▶ DATA LINES:
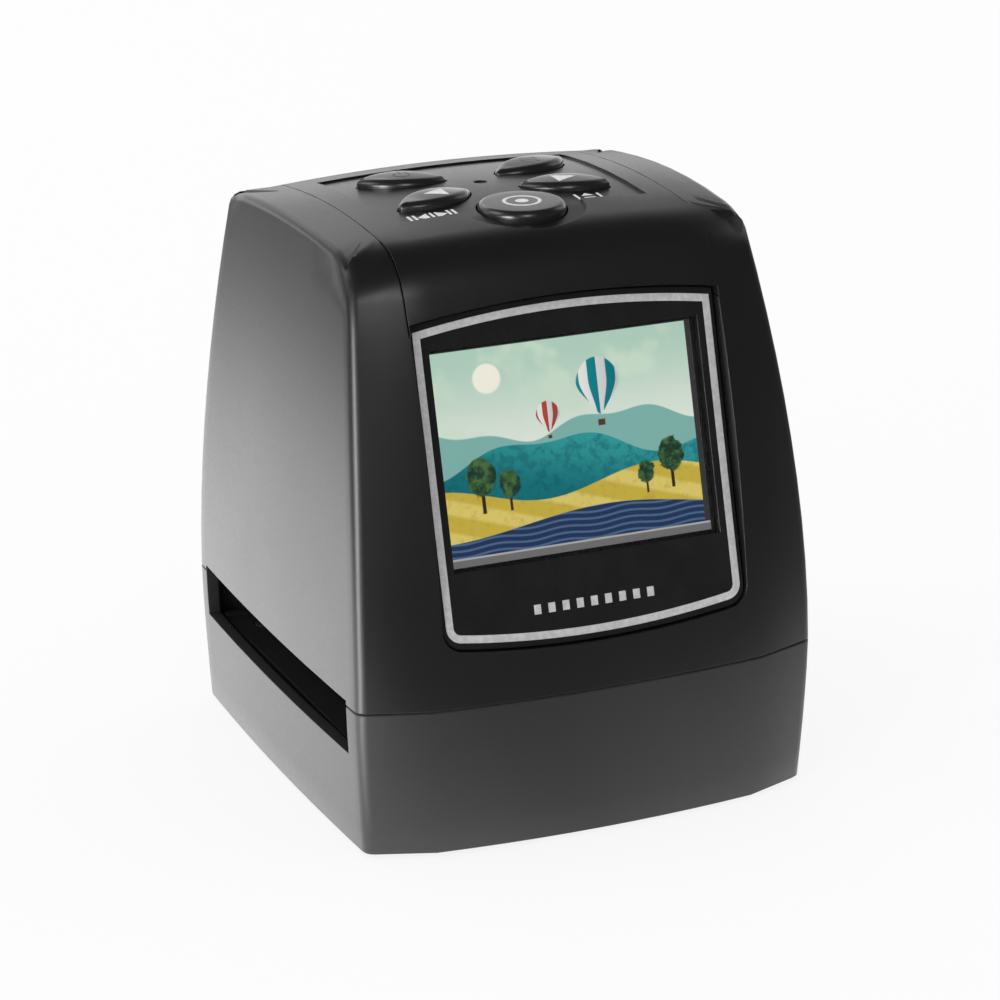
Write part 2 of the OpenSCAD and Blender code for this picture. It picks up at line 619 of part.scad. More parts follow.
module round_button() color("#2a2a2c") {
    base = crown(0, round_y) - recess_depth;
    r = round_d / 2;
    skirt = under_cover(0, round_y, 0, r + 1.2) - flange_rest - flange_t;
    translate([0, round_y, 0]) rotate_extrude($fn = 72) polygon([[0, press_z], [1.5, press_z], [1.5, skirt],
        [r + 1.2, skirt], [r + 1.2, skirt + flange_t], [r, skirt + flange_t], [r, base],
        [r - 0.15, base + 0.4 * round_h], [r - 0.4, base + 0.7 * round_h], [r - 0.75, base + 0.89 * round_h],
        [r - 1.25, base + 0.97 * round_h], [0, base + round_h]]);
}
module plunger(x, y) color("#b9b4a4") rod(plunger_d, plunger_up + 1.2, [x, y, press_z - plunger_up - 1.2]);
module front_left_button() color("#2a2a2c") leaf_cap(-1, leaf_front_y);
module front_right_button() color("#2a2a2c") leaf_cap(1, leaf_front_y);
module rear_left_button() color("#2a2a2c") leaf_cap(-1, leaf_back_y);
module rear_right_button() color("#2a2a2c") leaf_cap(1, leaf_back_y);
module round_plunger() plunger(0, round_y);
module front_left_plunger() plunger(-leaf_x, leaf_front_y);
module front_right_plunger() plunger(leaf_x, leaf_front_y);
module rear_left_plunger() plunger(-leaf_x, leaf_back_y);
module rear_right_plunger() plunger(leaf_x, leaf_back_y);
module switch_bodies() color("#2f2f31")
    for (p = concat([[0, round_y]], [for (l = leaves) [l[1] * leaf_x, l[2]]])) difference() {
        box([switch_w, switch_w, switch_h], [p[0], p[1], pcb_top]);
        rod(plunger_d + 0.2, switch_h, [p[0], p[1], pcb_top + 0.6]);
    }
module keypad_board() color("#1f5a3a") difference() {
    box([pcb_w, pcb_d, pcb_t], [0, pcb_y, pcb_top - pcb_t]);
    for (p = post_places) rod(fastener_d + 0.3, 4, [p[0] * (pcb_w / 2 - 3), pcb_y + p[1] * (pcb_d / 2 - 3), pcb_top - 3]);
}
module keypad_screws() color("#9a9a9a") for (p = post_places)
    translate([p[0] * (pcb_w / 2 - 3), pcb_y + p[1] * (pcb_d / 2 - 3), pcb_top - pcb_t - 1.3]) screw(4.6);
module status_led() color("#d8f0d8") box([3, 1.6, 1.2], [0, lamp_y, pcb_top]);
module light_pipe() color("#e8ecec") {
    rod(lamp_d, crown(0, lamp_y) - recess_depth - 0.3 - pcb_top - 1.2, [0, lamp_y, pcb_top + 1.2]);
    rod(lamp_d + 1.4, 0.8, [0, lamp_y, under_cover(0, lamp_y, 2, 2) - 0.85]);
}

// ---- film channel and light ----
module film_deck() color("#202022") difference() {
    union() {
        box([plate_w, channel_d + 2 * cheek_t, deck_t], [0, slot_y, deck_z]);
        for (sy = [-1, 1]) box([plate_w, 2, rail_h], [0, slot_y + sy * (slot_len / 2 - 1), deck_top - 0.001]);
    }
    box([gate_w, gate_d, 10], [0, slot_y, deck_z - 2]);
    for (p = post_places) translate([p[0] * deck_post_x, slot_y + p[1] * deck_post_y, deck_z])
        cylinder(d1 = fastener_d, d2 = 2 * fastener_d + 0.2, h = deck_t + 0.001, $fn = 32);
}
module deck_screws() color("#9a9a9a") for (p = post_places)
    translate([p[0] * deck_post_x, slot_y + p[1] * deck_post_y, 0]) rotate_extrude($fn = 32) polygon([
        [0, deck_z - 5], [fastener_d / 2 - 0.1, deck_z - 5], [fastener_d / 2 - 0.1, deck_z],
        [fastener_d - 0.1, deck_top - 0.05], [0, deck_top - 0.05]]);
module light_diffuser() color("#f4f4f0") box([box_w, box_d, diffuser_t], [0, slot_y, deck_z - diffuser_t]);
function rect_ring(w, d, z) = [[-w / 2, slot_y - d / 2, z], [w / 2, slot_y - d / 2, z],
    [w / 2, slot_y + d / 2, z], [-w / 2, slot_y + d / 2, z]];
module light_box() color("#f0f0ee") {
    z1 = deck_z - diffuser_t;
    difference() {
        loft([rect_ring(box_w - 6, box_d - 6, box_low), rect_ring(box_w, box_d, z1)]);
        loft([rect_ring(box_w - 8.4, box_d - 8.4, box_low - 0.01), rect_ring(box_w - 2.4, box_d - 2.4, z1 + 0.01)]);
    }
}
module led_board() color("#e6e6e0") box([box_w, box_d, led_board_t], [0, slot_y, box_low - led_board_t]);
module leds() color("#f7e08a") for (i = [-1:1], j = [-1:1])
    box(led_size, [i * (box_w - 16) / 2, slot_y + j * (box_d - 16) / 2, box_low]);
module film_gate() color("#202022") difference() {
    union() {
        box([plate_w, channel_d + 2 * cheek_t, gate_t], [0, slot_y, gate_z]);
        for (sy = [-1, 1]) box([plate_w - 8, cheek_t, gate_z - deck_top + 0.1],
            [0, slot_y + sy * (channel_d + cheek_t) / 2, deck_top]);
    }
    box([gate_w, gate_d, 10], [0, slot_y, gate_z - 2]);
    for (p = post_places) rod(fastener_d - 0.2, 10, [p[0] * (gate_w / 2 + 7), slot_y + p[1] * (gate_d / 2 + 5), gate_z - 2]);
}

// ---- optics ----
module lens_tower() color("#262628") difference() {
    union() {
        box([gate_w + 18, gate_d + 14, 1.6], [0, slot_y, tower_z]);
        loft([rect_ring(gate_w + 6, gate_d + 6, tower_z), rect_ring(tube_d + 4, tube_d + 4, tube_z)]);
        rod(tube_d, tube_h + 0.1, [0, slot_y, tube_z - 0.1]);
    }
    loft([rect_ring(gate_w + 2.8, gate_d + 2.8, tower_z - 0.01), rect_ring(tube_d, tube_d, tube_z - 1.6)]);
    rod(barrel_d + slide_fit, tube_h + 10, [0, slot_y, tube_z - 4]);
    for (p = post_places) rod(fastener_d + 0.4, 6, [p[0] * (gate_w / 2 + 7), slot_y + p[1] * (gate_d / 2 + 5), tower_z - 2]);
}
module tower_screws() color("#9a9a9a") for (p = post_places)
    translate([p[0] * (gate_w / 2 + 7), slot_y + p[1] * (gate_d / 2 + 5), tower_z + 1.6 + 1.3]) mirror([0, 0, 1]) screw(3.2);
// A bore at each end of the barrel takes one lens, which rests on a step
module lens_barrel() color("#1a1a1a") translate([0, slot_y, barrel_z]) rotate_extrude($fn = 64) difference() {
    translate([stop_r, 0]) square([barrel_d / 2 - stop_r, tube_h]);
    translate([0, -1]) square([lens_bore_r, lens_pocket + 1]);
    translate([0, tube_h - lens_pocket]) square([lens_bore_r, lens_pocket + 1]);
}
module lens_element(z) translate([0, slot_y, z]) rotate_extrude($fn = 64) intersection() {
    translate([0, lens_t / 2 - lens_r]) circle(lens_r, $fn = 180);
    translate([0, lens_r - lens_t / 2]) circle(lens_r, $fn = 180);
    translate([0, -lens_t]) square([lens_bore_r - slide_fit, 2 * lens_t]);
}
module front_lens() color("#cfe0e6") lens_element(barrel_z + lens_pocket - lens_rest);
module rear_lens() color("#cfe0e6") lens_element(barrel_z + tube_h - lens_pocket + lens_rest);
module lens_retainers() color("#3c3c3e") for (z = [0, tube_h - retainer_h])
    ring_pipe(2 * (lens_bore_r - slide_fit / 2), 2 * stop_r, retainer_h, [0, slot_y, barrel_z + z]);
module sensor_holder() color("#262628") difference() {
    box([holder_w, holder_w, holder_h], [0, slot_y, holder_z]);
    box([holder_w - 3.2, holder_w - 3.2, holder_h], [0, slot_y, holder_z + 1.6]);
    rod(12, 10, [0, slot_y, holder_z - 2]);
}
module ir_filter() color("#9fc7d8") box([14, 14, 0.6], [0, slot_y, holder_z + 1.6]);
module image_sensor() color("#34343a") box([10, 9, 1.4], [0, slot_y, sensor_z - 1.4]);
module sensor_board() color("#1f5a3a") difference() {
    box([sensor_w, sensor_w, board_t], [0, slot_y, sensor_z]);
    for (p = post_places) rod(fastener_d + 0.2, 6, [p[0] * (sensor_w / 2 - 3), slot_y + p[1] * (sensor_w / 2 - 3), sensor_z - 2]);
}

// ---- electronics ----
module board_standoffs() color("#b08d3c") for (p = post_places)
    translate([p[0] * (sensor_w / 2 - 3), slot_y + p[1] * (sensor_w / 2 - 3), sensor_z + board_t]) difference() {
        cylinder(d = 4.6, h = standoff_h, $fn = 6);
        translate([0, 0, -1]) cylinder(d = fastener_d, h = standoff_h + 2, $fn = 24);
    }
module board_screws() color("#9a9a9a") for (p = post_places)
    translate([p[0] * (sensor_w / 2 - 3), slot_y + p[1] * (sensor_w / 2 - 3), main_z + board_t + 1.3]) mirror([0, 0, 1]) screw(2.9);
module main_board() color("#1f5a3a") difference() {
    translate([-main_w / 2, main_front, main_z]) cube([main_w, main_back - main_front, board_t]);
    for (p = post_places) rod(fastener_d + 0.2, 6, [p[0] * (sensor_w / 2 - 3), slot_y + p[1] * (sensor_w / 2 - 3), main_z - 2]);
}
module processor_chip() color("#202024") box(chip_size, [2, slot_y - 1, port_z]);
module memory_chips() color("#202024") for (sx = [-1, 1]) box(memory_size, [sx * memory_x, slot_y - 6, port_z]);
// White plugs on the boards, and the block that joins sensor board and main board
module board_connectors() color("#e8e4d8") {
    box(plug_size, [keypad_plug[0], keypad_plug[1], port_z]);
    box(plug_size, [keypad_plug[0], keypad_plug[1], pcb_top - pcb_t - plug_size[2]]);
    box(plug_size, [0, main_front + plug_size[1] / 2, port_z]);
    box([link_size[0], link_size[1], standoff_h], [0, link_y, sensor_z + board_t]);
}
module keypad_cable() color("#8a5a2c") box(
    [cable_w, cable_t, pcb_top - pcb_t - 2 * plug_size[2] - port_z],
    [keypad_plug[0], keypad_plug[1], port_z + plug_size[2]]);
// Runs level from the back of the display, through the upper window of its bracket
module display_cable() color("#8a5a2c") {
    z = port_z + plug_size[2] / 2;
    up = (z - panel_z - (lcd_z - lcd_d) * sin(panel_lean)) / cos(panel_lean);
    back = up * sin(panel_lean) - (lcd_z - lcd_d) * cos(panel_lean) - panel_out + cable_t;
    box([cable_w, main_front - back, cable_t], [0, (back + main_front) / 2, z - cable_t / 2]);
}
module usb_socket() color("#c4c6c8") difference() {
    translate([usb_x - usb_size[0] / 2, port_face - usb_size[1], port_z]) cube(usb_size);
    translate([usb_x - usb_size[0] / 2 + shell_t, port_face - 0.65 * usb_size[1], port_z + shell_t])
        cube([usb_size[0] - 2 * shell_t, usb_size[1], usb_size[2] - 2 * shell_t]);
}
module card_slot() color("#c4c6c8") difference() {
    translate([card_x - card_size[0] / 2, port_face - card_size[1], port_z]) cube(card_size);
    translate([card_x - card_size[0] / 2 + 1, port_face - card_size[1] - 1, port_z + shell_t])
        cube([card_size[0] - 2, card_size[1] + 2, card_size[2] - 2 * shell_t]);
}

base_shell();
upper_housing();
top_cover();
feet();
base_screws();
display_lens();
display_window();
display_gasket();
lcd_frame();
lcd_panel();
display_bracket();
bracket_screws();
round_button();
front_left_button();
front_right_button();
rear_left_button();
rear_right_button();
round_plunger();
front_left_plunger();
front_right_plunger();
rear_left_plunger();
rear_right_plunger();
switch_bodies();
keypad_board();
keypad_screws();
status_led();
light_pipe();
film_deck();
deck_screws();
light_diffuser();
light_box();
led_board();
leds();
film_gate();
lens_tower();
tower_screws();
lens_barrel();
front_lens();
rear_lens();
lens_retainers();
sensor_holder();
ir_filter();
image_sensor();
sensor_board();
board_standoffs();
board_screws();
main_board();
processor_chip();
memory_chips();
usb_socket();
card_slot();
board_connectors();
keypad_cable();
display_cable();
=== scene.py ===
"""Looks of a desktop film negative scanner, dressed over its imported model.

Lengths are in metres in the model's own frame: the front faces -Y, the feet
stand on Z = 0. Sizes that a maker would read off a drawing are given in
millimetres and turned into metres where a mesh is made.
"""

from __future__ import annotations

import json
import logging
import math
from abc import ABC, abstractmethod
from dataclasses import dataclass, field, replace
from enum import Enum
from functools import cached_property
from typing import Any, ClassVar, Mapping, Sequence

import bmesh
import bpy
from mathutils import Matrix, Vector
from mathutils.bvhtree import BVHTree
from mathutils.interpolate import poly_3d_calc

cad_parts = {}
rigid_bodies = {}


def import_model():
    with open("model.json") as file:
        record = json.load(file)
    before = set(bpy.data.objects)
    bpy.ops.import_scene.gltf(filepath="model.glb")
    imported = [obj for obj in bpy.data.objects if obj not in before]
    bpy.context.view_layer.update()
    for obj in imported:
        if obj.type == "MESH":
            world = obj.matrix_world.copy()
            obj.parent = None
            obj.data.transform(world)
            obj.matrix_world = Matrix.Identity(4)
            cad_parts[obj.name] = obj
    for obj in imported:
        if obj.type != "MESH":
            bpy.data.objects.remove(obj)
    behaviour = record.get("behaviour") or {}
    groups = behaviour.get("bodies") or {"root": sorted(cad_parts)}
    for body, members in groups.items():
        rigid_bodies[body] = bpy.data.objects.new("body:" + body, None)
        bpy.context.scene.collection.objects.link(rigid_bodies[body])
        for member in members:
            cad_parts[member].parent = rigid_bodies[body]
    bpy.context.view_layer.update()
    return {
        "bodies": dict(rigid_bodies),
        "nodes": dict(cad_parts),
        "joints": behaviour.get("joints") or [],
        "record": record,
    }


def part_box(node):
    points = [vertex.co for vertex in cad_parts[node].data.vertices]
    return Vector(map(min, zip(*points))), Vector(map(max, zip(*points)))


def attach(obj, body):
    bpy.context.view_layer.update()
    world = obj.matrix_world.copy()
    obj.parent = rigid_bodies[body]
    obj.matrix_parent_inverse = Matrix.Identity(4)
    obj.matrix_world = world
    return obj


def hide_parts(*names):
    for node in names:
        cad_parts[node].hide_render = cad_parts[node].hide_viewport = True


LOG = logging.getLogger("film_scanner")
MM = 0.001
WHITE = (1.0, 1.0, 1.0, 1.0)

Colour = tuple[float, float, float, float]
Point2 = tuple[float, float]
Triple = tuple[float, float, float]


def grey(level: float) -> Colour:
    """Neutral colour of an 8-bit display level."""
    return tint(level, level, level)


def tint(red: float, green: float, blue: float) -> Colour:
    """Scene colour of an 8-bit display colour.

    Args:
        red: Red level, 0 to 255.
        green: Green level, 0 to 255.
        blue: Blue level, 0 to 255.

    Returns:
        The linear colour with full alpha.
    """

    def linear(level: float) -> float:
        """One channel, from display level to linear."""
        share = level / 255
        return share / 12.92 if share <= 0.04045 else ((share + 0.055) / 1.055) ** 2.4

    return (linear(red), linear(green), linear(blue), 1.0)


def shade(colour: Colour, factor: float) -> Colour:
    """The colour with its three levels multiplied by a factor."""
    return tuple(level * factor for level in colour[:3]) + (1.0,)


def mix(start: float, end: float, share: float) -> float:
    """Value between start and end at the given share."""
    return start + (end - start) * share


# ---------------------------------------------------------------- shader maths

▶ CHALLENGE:
Repeat exactly the lines from the one containing "zip(*points))), Vector(map(max, zip(*points)))" through the one containing "for node in", both included, and nothing else.

▶ SOLUTION TO THE PROBLEM:
    return Vector(map(min, zip(*points))), Vector(map(max, zip(*points)))


def attach(obj, body):
    bpy.context.view_layer.update()
    world = obj.matrix_world.copy()
    obj.parent = rigid_bodies[body]
    obj.matrix_parent_inverse = Matrix.Identity(4)
    obj.matrix_world = world
    return obj


def hide_parts(*names):
    for node in names:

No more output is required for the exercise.